### [Task objective]
Begin with the first line of the listing and quote every line through the one containing "return face, cut"; give only those lines.

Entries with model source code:

****************

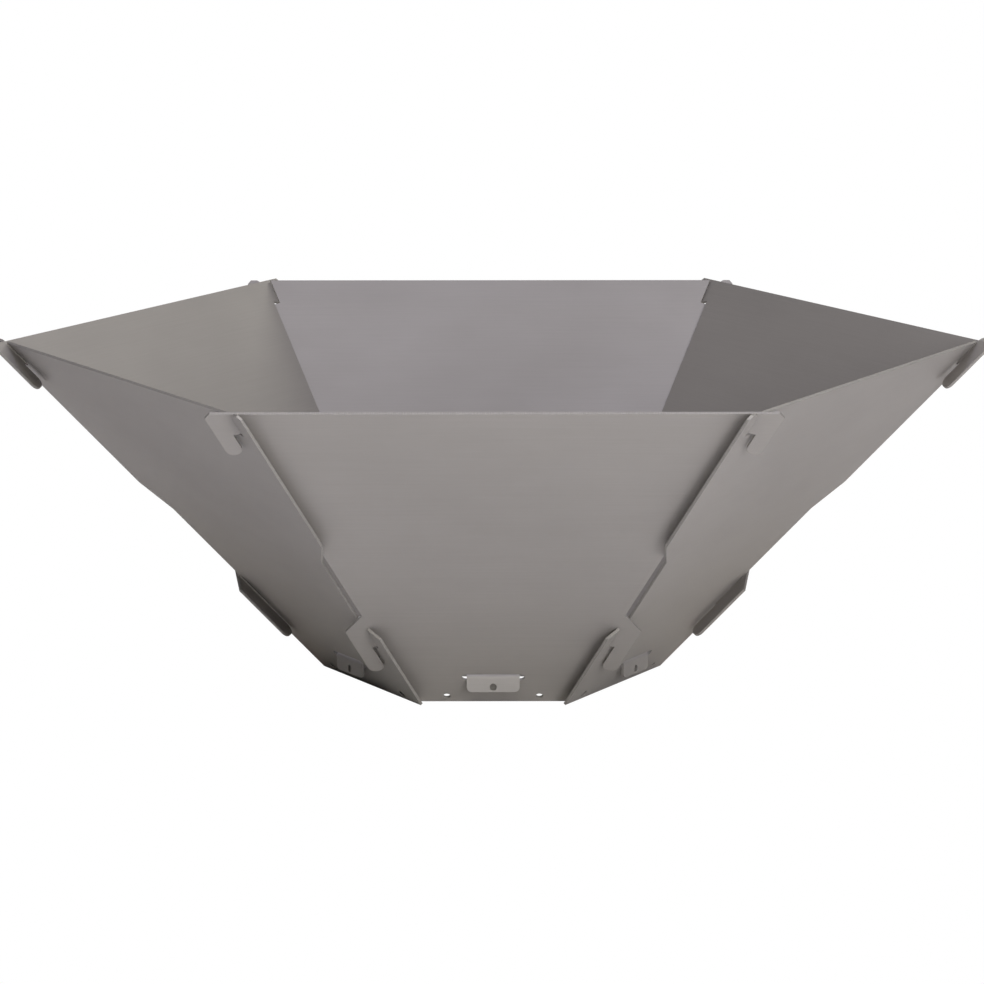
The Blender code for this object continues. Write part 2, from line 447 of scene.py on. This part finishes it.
def steel_pair(slot, colour, finish):
    """Face and cut-edge steel of one material slot, made once."""
    names = (slot + "_face", slot + "_cut")
    face = bpy.data.materials.get(names[FACE]) or face_steel(names[FACE], colour, finish)
    cut = bpy.data.materials.get(names[CUT]) or cut_steel(names[CUT], finish.cut_colour, finish)
    return face, cut


def node_triangles(node):
    """Corner positions of a node's triangles, as an array of triangle, corner and axis."""
    mesh = node.data
    mesh.calc_loop_triangles()
    corners = np.empty(len(mesh.vertices) * 3)
    mesh.vertices.foreach_get("co", corners)
    order = np.empty(len(mesh.loop_triangles) * 3, dtype=np.int32)
    mesh.loop_triangles.foreach_get("vertices", order)
    return corners.reshape(-1, 3)[order].reshape(-1, 3, 3)


def triangle_normals(triangles):
    """Cross product of two sides of each triangle, which is as long as twice its area."""
    edges = triangles[:, 1:] - triangles[:, :1]
    return np.cross(edges[:, 0], edges[:, 1])


def sheet_axes(triangles):
    """Across, up and out of a flat sheet.

    Out is the normal of the largest triangle, turned to the side that faces down. Up is what
    is left of the world's Z, or of Y on a level sheet, without its part along out. Across
    completes the three.
    """
    normals = triangle_normals(triangles)
    out = normals[np.argmax(np.linalg.norm(normals, axis=1))]
    out = out / -np.copysign(np.linalg.norm(out), out[2])
    level = abs(out[2]) > math.cos(FLAT_ANGLE)
    rise = np.array((0.0, 1.0, 0.0) if level else (0.0, 0.0, 1.0))
    up = rise - out * (rise @ out)
    up /= np.linalg.norm(up)
    return np.stack((np.cross(up, out), up, out))


def cut_triangles(triangles):
    """Slot of each triangle, rolled face or cut edge.

    From a rolled face, a line against its normal meets the other face at the sheet's
    thickness. From a cut edge it runs on inside the sheet.
    """
    normals = triangle_normals(triangles)
    normals /= np.linalg.norm(normals, axis=1, keepdims=True)
    order = np.arange(len(triangles) * 3).reshape(-1, 3)
    solid = BVHTree.FromPolygons(triangles.reshape(-1, 3).tolist(), order.tolist())
    starts = triangles.mean(axis=1) - normals * WELD
    hits = [
        solid.ray_cast(Vector(start), Vector(-normal), THROUGH)[2]
        for start, normal in zip(starts, normals)
    ]
    return np.array([CUT if hit is None else FACE for hit in hits], dtype=np.int32)


def welded_sheet(name, triangles):
    """Closed mesh from loose triangles.

    Corners that round to the same point are one vertex. Triangles in one plane and one slot
    become one face.
    """
    points, order = np.unique(
        np.round(triangles.reshape(-1, 3) / WELD), axis=0, return_inverse=True
    )
    mesh = bpy.data.meshes.new(name)
    mesh.from_pydata(points * WELD, [], order.reshape(-1, 3))
    mesh.polygons.foreach_set("material_index", cut_triangles(triangles))
    shape = bmesh.new()
    shape.from_mesh(mesh)
    bmesh.ops.dissolve_limit(
        shape, angle_limit=FLAT_ANGLE, verts=shape.verts[:], edges=shape.edges[:],
        delimit={"MATERIAL"},
    )
    shape.to_mesh(mesh)
    shape.free()
    return mesh


def map_sheet(mesh, axes):
    """Attribute on the vertices: the place along the sheet's own across, up and out."""
    points = np.empty(len(mesh.vertices) * 3)
    mesh.vertices.foreach_get("co", points)
    flat = points.reshape(-1, 3) @ axes.T
    attribute = mesh.attributes.new(SHEET_MAP, "FLOAT_VECTOR", "POINT")
    attribute.data.foreach_set("vector", flat.ravel())


def soften_edges(piece, sizes):
    """Bevel that rounds the sharp edges and shows the cut steel."""
    bevel = piece.modifiers.new("Softened edges", "BEVEL")
    bevel.limit_method = "ANGLE"
    bevel.angle_limit = SHARP_ANGLE
    bevel.width = sizes.edge_radius
    bevel.segments = sizes.edge_steps
    bevel.harden_normals = True
    bevel.material = CUT


def add_object(name, data):
    """New object in the scene, at the origin."""
    item = bpy.data.objects.new(name, data)
    bpy.context.scene.collection.objects.link(item)
    return item


def dress_sheet(node_name, slot, colour, settings):
    """One sheet's visible piece, which stands for its CAD node."""
    triangles = node_triangles(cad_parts[node_name])
    mesh = welded_sheet(node_name + "_sheet", triangles)
    map_sheet(mesh, sheet_axes(triangles))
    for material in steel_pair(slot, colour, settings.finish):
        mesh.materials.append(material)
    mesh.shade_smooth()
    piece = add_object(node_name + "_sheet", mesh)
    soften_edges(piece, settings.sheet)
    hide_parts(node_name)
    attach(piece, BODY)


def dress_all(names, slot, colour, settings):
    """Dress each named sheet, and give an operator's result."""
    for name in names:
        dress_sheet(name, slot, colour, settings)
    return {"FINISHED"}


class BASKET_OT_hook_panels(bpy.types.Operator):
    """Dress the three panels that carry the hooks"""

    bl_idname = "basket.hook_panels"
    bl_label = "Hook panels"

    def execute(self, context):
        settings = context.scene.basket
        return dress_all(HOOK_PANELS, PANEL_SLOT, settings.finish.panel_colour, settings)


class BASKET_OT_slot_panels(bpy.types.Operator):
    """Dress the three panels with the notches and the strips"""

    bl_idname = "basket.slot_panels"
    bl_label = "Slot panels"

    def execute(self, context):
        settings = context.scene.basket
        return dress_all(SLOT_PANELS, PANEL_SLOT, settings.finish.panel_colour, settings)


class BASKET_OT_base_plate(bpy.types.Operator):
    """Dress the base plate with its bent tabs"""

    bl_idname = "basket.base_plate"
    bl_label = "Base plate"

    def execute(self, context):
        settings = context.scene.basket
        # The base plate takes the lighter steel with painted light
        return dress_all(BASE_PLATES, BASE_SLOT, settings.finish.base_painted_light_colour, settings)


def add_camera(studio):
    """The scene's camera, at its set place and turn."""
    data = bpy.data.cameras.new("Camera")
    data.lens = studio.lens
    data.clip_end = FARTHEST
    camera = add_object("Camera", data)
    camera.location = studio.camera_place
    camera.rotation_euler = studio.camera_turn
    bpy.context.scene.camera = camera


def add_light(name, place, target, size, power, colour):
    """Square soft light that looks at a point."""
    data = bpy.data.lights.new(name, "AREA")
    data.size = size
    data.energy = power
    data.color = colour
    light = add_object(name, data)
    light.location = place
    aim = Vector(target) - Vector(place)
    light.rotation_euler = aim.to_track_quat("-Z", "Y").to_euler()


def bright_to_camera(tree, shader_socket, backdrop, output):
    """The camera sees plain white where other rays see the shader."""
    glow = add_node(tree, "ShaderNodeEmission", {"Strength": backdrop})
    path = add_node(tree, "ShaderNodeLightPath")
    mix = add_node(tree, "ShaderNodeMixShader")
    tree.links.new(path.outputs["Is Camera Ray"], mix.inputs[0])
    tree.links.new(shader_socket, mix.inputs[1])
    tree.links.new(glow.outputs[0], mix.inputs[2])
    tree.links.new(mix.outputs[0], output)


def floor_paper(studio):
    """Matt pale floor material, plain white to the camera."""
    material = bpy.data.materials.new("floor_paper")
    material.use_nodes = True
    tree = material.node_tree
    shader = tree.nodes["Principled BSDF"]
    set_inputs(shader, {"Base Color": (*studio.floor_colour, 1.0), "Roughness": FLOOR_ROUGHNESS})
    surface = tree.nodes["Material Output"].inputs["Surface"]
    bright_to_camera(tree, shader.outputs[0], studio.backdrop, surface)
    return material


def add_floor(studio):
    """Level square under the lowest corner of the basket."""
    half = studio.floor_size / 2
    level = CAD_BOX[0].z - FLOOR_GAP
    corners = np.array(((-half, -half), (half, -half), (half, half), (-half, half)))
    points = np.column_stack((corners, np.full(len(corners), level)))
    mesh = bpy.data.meshes.new("floor")
    mesh.from_pydata(points, [], [(0, 1, 2, 3)])
    mesh.materials.append(floor_paper(studio))
    add_object("floor", mesh)


def add_sky(studio):
    """Even light from the whole room."""
    world = bpy.data.worlds.new("Room")
    world.use_nodes = True
    tree = world.node_tree
    sky = tree.nodes["Background"]
    set_inputs(sky, {"Color": (*studio.sky_colour, 1.0), "Strength": studio.sky_strength})
    surface = tree.nodes["World Output"].inputs["Surface"]
    bright_to_camera(tree, sky.outputs[0], studio.backdrop, surface)
    bpy.context.scene.world = world


class BASKET_OT_stage(bpy.types.Operator):
    """Build the floor, the room, the lights and the camera"""

    bl_idname = "basket.stage"
    bl_label = "Studio"

    def execute(self, context):
        studio = context.scene.basket.studio
        middle = (CAD_BOX[0] + CAD_BOX[1]) / 2
        add_floor(studio)
        add_sky(studio)
        for name, place, size, power, colour in LIGHTS:
            add_light(name, place, middle, size, power, colour)
        add_camera(studio)
        context.scene.view_settings.view_transform = "Standard"
        return {"FINISHED"}


STEPS = (BASKET_OT_hook_panels, BASKET_OT_slot_panels, BASKET_OT_base_plate, BASKET_OT_stage)


class BASKET_PT_looks(bpy.types.Panel):
    """Buttons for each group of pieces, and their settings"""

    bl_idname = "BASKET_PT_looks"
    bl_label = "Fire Basket"
    bl_space_type = "VIEW_3D"
    bl_region_type = "UI"
    bl_category = "Fire Basket"

    def draw(self, context):
        settings = context.scene.basket
        for step in STEPS:
            self.layout.operator(step.bl_idname)
        for group in (settings.sheet, settings.finish, settings.studio):
            box = self.layout.box()
            for name in group.__annotations__:
                box.prop(group, name)


CLASSES = (
    SheetSizes, SteelFinish, StudioSettings, BasketSettings, *STEPS, BASKET_PT_looks,
)


def register():
    for item in CLASSES:
        bpy.utils.register_class(item)
    bpy.types.Scene.basket = PointerProperty(type=BasketSettings)


def unregister():
    del bpy.types.Scene.basket
    for item in reversed(CLASSES):
        bpy.utils.unregister_class(item)


def main():
    """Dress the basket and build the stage."""
    register()
    bpy.ops.basket.hook_panels()
    bpy.ops.basket.slot_panels()
    bpy.ops.basket.base_plate()
    bpy.ops.basket.stage()


if __name__ == "__main__":
    main()
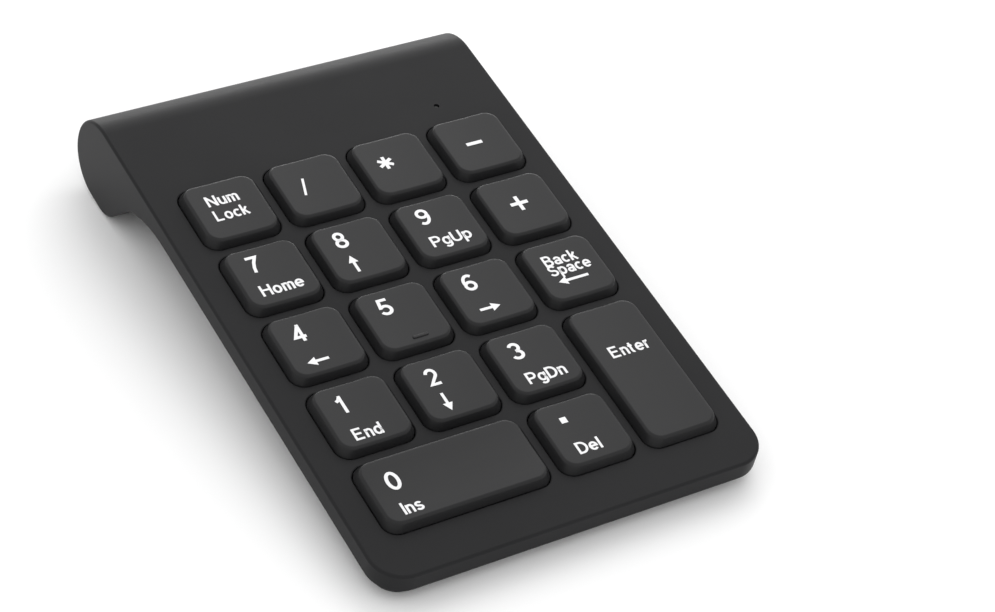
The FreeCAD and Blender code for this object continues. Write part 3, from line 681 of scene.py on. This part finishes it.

****************

### [Solution for this exercise]
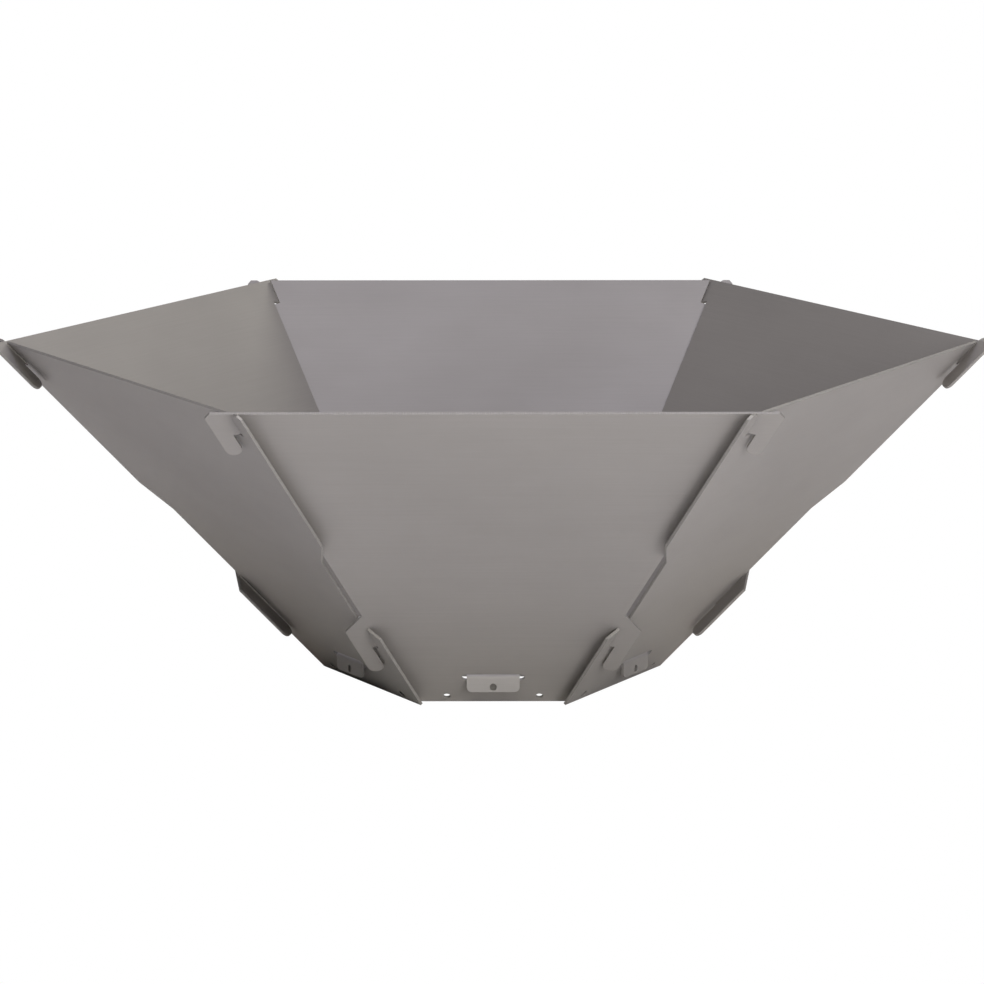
The Blender code for this object continues. Write part 2, from line 447 of scene.py on. This part finishes it.
def steel_pair(slot, colour, finish):
    """Face and cut-edge steel of one material slot, made once."""
    names = (slot + "_face", slot + "_cut")
    face = bpy.data.materials.get(names[FACE]) or face_steel(names[FACE], colour, finish)
    cut = bpy.data.materials.get(names[CUT]) or cut_steel(names[CUT], finish.cut_colour, finish)
    return face, cut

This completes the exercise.